Please - if anyone is reading this, can you confirm or refute what i'm

The reason the highest negative number has a magnitude greater by 1,
than the highest positive number is as follows.

When all seven bits are off including the most significant bit (which
is used to denote the sign of the number) the number is read as zero
(i.e. the sign is positive, and the number is 0 )
BUT.. when the most significant bit is on and all the other bits are
off, this number is taken as the highest negative number available, as
(-0 doesn't make sense) - so in this case its -128, which is why the
maximum negative number has a magnitude greater than the highest
positive number by one.

=)

Jan 25 '06 #6
ga********@myway.com wrote:
For anyone else seeking the answer to the question I asked - I think
i've managed to find the answer by following the links the people in
this group kindly contributed.

Please - if anyone is reading this, can you confirm or refute what i'm

The reason the highest negative number has a magnitude greater by 1,
than the highest positive number is as follows.

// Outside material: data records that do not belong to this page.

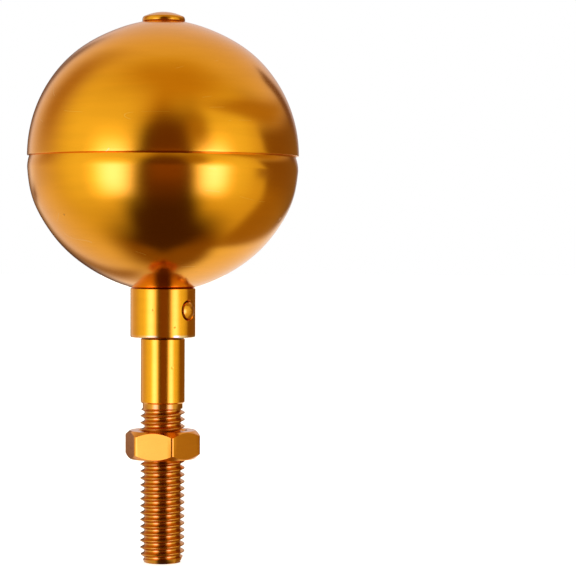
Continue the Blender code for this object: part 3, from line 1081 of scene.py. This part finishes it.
@dataclass
class Studio:
    """The plain studio: a pale floor, soft panels of light and the camera."""

    surround: Colour = (0.06, 0.026, 0.003)
    backdrop: Colour = (1.0, 1.0, 1.0)
    camera_distance: float = 0.613
    camera_height: float = 0.0640
    camera_yaw: float = 3.29
    camera_dip: float = 1.483
    camera_roll: float = 0.25
    lens: float = 135.9
    floor_size: float = 8.0
    floor_gap: float = 0.2 * MM
    floor_paint: Colour = (0.9, 0.9, 0.9)
    floor_glow: float = 0.8
    panels: list[SoftPanel] = field(default_factory=lambda: [SoftPanel(*panel) for panel in (
        (180, 100, 24, -62, 24, 6, 0, (0.24, 0.13, 0.02)),
        (0, 180, 1, 90, 54, 18, 0, (0.72, 0.62, 0.31)),
        (180, 80, 45, 74, 34, 20, 0, (0.80, 0.72, 0.68)),
        (8, 66, 42, 54, 26, 14, 0, (0.58, 0.40, 0.08)),
        (-96, 68, 14, -2, 56, 16, 0.34, (0.76, 0.68, 0.34)),
        (66, 41, 13, -4, 48, 12, -0.36, (0.76, 0.66, 0.27)),
        (-146, 40, 22, -6, 58, 12, 0, (0.86, 0.80, 0.86)),
        (154, 58, 24, 36, 30, 14, 0, (0.78, 0.70, 0.74)),
        (6, 22, 9, 1, 34, 20, 0.2, (0.13, 0.052, 0.006)),
        (-60, 32, 16, 6, 36, 28, 0, (1.0, 1.0, 0.6)),
        (57, 23, 13, 3, 30, 22, 0, (0.98, 0.98, 0.55)),
        (-46, 16, 12, -8, 19, 16, 0.1, (2.0, 2.0, 1.6)),
        (44, 13, 11, -8, 18, 15, -0.1, (2.0, 1.9, 1.6)),
        (-43, 10, 10, -10, 13, 13, 0, (2.6, 2.7, 10.0)),
        (44, 9, 9, -10, 12, 12, 0, (2.6, 2.7, 10.0)),
        (30, 9, 8, 20, 13, 11, 0, (0.42, 0.28, 0.05)),
        (4, 15, 8, -7, 9, 8, 0, (0.22, 0.085, 0.008)),
        (129, 33, 4, -2, 18, 6, -0.35, (0.24, 0.13, 0.03)),
        (127, 26, 7, -34, 22, 9, 0, (0.36, 0.22, 0.04)),
        (168, 26, 4, -30, 30, 6, 0.9, (0.98, 0.94, 0.92)),
        (95, 22, 12, 27, 12, 6, -3.0, (0.46, 0.30, 0.07)),
        (147, 6, 3, 18, 11, 3, -0.5, (0.18, 0.09, 0.04)),
        (-161, 5.5, 4, 14, 16, 8, 0, (0.24, 0.17, 0.14)),
        (-161, 5.5, 5, -26, 30, 10, 0, (0.34, 0.22, 0.10)),
        (-121, 16, 14, 30, 28, 22, 0, (0.46, 0.30, 0.13)),
        (-151, 6, 5, -6.2, 2.4, 2.2, 0, (0.19, 0.10, 0.06)),
        (94, 8, 7, -6.2, 2.6, 2.4, 0, (0.28, 0.17, 0.11)),
        (-170, 7, 3, -3, 18, 9, 0, (0.10, 0.05, 0.03)),
    )])

    def build_panel_mask(self) -> Tree:
        """Build the group that marks the directions a soft panel covers.

        Returns:
            The group, whose mask is 1 on the panel.
        """
        numbers = [part.replace("_", " ") for part in SoftPanel.__annotations__ if part != "light"]
        group, sheet, given, result = new_group("Soft panel", [], ["Bearing", "Rise", *numbers], ["Mask"])
        rise = sheet.sum("SUBTRACT", given["Rise"], given["elevation"])
        turned = sheet.sum("SUBTRACT", given["Bearing"], given["azimuth"])
        turned = sheet.sum("SUBTRACT", turned, sheet.sum("MULTIPLY", given["lean"], rise))
        aside = sheet.sum("ABSOLUTE", sheet.sum("WRAP", turned, 180.0, -180.0))
        above = sheet.sum("ABSOLUTE", rise)
        masks = []
        for off, half, fade in ((aside, "half width", "side fade"), (above, "half height", "end fade")):
            outer = sheet.sum("ADD", given[half], given[fade])
            inner = sheet.sum("SUBTRACT", given[half], given[fade])
            masks.append(sheet.ramp(off, inner, outer, 1.0, 0.0))
        sheet.join(sheet.sum("MULTIPLY", *masks), result["Mask"])
        return group

    def build_light(self) -> None:
        """Build the soft light all round, with a plain white backdrop for the camera."""
        world = bpy.data.worlds.new("studio")
        bpy.context.scene.world = world
        world.use_nodes = True
        sheet = NodeSheet(world.node_tree)
        mask_group = self.build_panel_mask()
        x, y, z = sheet.split(sheet.add("TexCoord").outputs["Generated"])
        azimuth = sheet.sum("DEGREES", sheet.sum("ARCTAN2", x, sheet.sum("MULTIPLY", y, -1.0)))
        elevation = sheet.sum("DEGREES", sheet.sum("ARCSINE", z))
        light: object = self.surround
        for panel in self.panels:
            shape = {part: value for part, value in vars(panel).items() if part != "light"}
            mask = sheet.use(mask_group, Bearing=azimuth, Rise=elevation, **shape)
            light = sheet.blend(mask[0], light, panel.light)
        choice = sheet.add("MixShader")
        sheet.join(sheet.add("LightPath").outputs["Is Camera Ray"], choice.inputs[0])
        for place, shone in ((1, light), (2, (*self.backdrop, 1.0))):
            background = sheet.feed(sheet.add("Background"), Color=shone, Strength=1.0)
            sheet.join(background.outputs[0], choice.inputs[place])
        sheet.join(choice.outputs[0], sheet.add("OutputWorld").inputs["Surface"])

    def build_floor(self) -> None:
        """Build the pale floor under the end of the stem, hidden from the metal's reflections."""
        shape = bmesh.new()
        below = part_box("stem")[0].z - self.floor_gap
        bmesh.ops.create_grid(shape, x_segments=1, y_segments=1, size=self.floor_size / 2,
                              matrix=Matrix.Translation((0.0, 0.0, below)))
        floor = add_piece("pale_floor", shape)
        material = bpy.data.materials.new("pale_floor")
        material.use_nodes = True
        sheet = NodeSheet(material.node_tree)
        paint = sheet.add("BsdfPrincipled")
        sheet.feed(paint, Base_Color=(*self.floor_paint, 1.0), Roughness=0.9,
                   Emission_Color=(*self.backdrop, 1.0), Emission_Strength=self.floor_glow)
        sheet.join(paint.outputs[0], sheet.add("OutputMaterial").inputs["Surface"])
        floor.data.materials.append(material)
        floor.visible_glossy = False

    def build_camera(self) -> None:
        """Place the camera as the photograph was taken."""
        lens = bpy.data.cameras.new("camera")
        lens.lens = self.lens
        camera = bpy.data.objects.new("camera", lens)
        camera.matrix_world = (
            Matrix.Translation((0.0, -self.camera_distance, self.camera_height))
            @ Matrix.Rotation(radians(-self.camera_yaw), 4, "Z")
            @ Matrix.Rotation(radians(90.0 - self.camera_dip), 4, "X")
            @ Matrix.Rotation(radians(self.camera_roll), 4, "Z")
        )
        bpy.context.scene.collection.objects.link(camera)
        bpy.context.scene.camera = camera

    def build(self) -> None:
        """Build the studio, with colours shown as they are."""
        bpy.context.scene.view_settings.view_transform = "Standard"
        self.build_light()
        self.build_floor()
        self.build_camera()


def hand_over(pieces: Pieces) -> None:
    """Tie finished pieces to the frame.

    Args:
        pieces: Each piece with the solid that it stands for.
    """
    for piece, node in pieces:
        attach(piece, BODY)
        if node:
            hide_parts(node)
        LOG.info("%s stands for %s with %d faces", piece.name, node or "no solid",
                 len(piece.data.polygons))


def main() -> None:
    """Build the finial's pieces, their finishes and the studio."""
    logging.basicConfig(level=logging.INFO, format="%(message)s")
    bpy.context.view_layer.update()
    marks = WorkshopMarks()
    ball = AnodicFinish(marks, "spun_gold", Making.SPUN, roughness=0.17, anisotropy=0.15,
                        fineness=2.2, scarcity=0.6, round_centre=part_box("upper_hemisphere")[0].z,
                        dents=((32.1 * MM, -10.0 * MM, 67.3 * MM, 1.1 * MM),))
    turned = AnodicFinish(marks, "turned_gold", Making.TURNED, roughness=0.18, anisotropy=0.25,
                          fineness=4.0, cut_below=0.0155,
                          bands=((34.5 * MM, 0.6 * MM, 0.5, BARE_METAL),
                                 # Painted shade: a dark patchy band in the undercut groove under the
                                 # collar, where the rod lies in the collar's shade.
                                 (33.95 * MM, 0.3 * MM, 0.8, PAINTED_GROOVE_SHADE)),
                          dents=((3.2 * MM, -8.57 * MM, 37.3 * MM, 0.4 * MM),
                                 (2.65 * MM, -5.6 * MM, 25.8 * MM, 0.45 * MM),
                                 (-2.7 * MM, -8.74 * MM, 42.1 * MM, 0.35 * MM)))
    plain = AnodicFinish(marks, "rivet_gold", Making.TURNED, dye=(0.80, 0.34, 0.03),
                         roughness=0.15).build()
    milled = AnodicFinish(marks, "milled_gold", Making.MILLED, dye=(0.86, 0.33, 0.025),
                          roughness=0.16, fineness=1.5)
    thread = BoltThread()
    hand_over(SpunBall(ball.build()).build())
    hand_over(CrownRivet(plain).build())
    hand_over(ThreadedStem(turned.build(), plain, thread).build())
    hand_over(JamNut(milled.build(), thread).build())
    Studio().build()


if __name__ == "__main__":
    main()
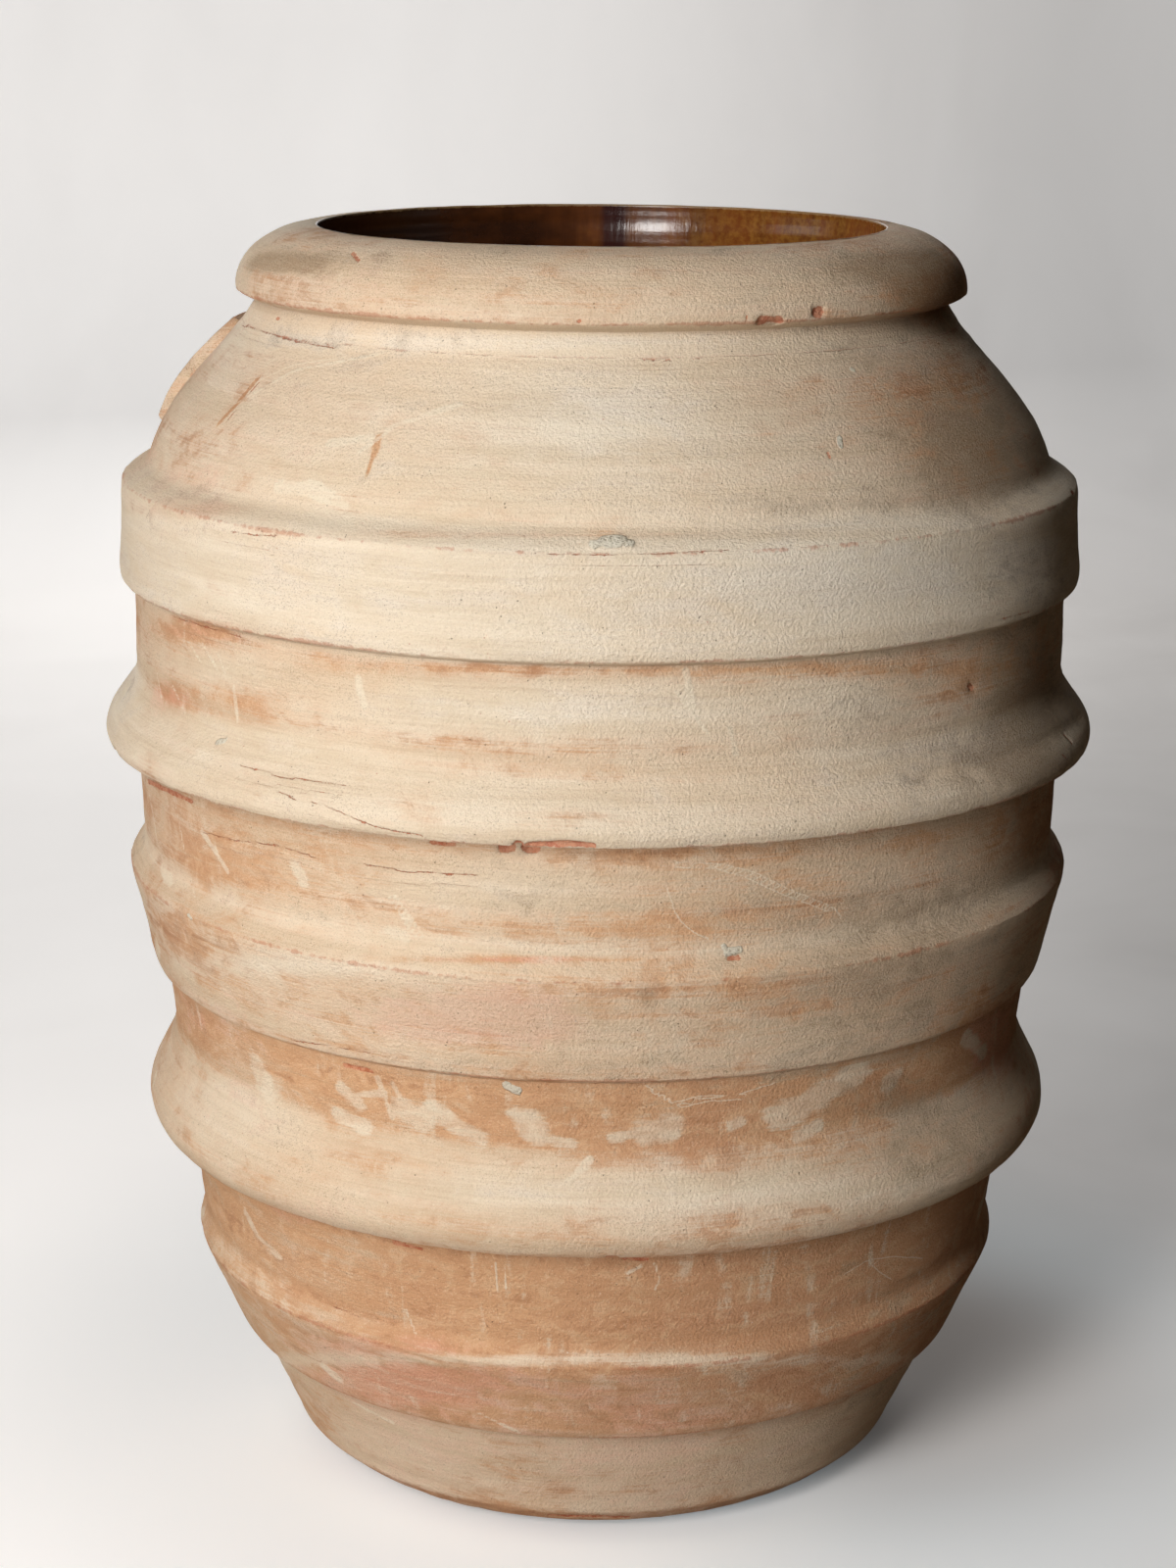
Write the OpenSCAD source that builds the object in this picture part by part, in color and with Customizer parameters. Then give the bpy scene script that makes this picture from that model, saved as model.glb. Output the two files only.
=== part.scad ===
// Large earthenware olive jar, raised in courses.
//
// The wall is built up in six courses and a neck collar. Each join between two courses is
// covered by an applied strap of clay. A rolled rim closes the mouth, a thin glaze lines the
// inside, and a plain seal is pressed onto the left shoulder.
//
// Millimetres, +Z up, origin at the middle of the base. The photographed front faces -Y.
// Every fired piece is a body of revolution. Its outline is given as [radius, height] points.

/* [Wall] */
// Outer radius of the bare wall at the join under strap 2, the widest one
belly_r = 327.5; // [300:0.5:400]
// Radius that the wall would have on the ground, without the worn edge
base_r = 214; // [172:0.5:258]
// How far the foot's worn edge lies inside that radius
edge_inset = 6; // [2:0.5:10]
// Height of the worn edge over the ground
edge_h = 7; // [4:0.5:10]
// How much narrower than the worn edge the base is on the ground
base_undercut = 16; // [8:0.5:22]
// Rounding of the worn edge and of the base's corner
base_round = 3; // [1:0.5:4]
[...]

When all seven bits are off including the most significant bit (which
is used to denote the sign of the number) the number is read as zero
(i.e. the sign is positive, and the number is 0 )
BUT.. when the most significant bit is on and all the other bits are
off, this number is taken as the highest negative number available, as
(-0 doesn't make sense) - so in this case its -128, which is why the
maximum negative number has a magnitude greater than the highest
positive number by one.

=)

I read the wiki article just like you and I started to think of it this way:

positive numbers are like this:
00000000 = 0
00000001 = 1
00000010 = 2 and so on. That is, they go "up" from zero, countingwise.

negative numbers do the same thing (but with the signbit on), but
instead of the number "origin" at zero, it's at -128:
10000000 = -128
10000001 = -127 etc...

at least that's my take on it at any rate.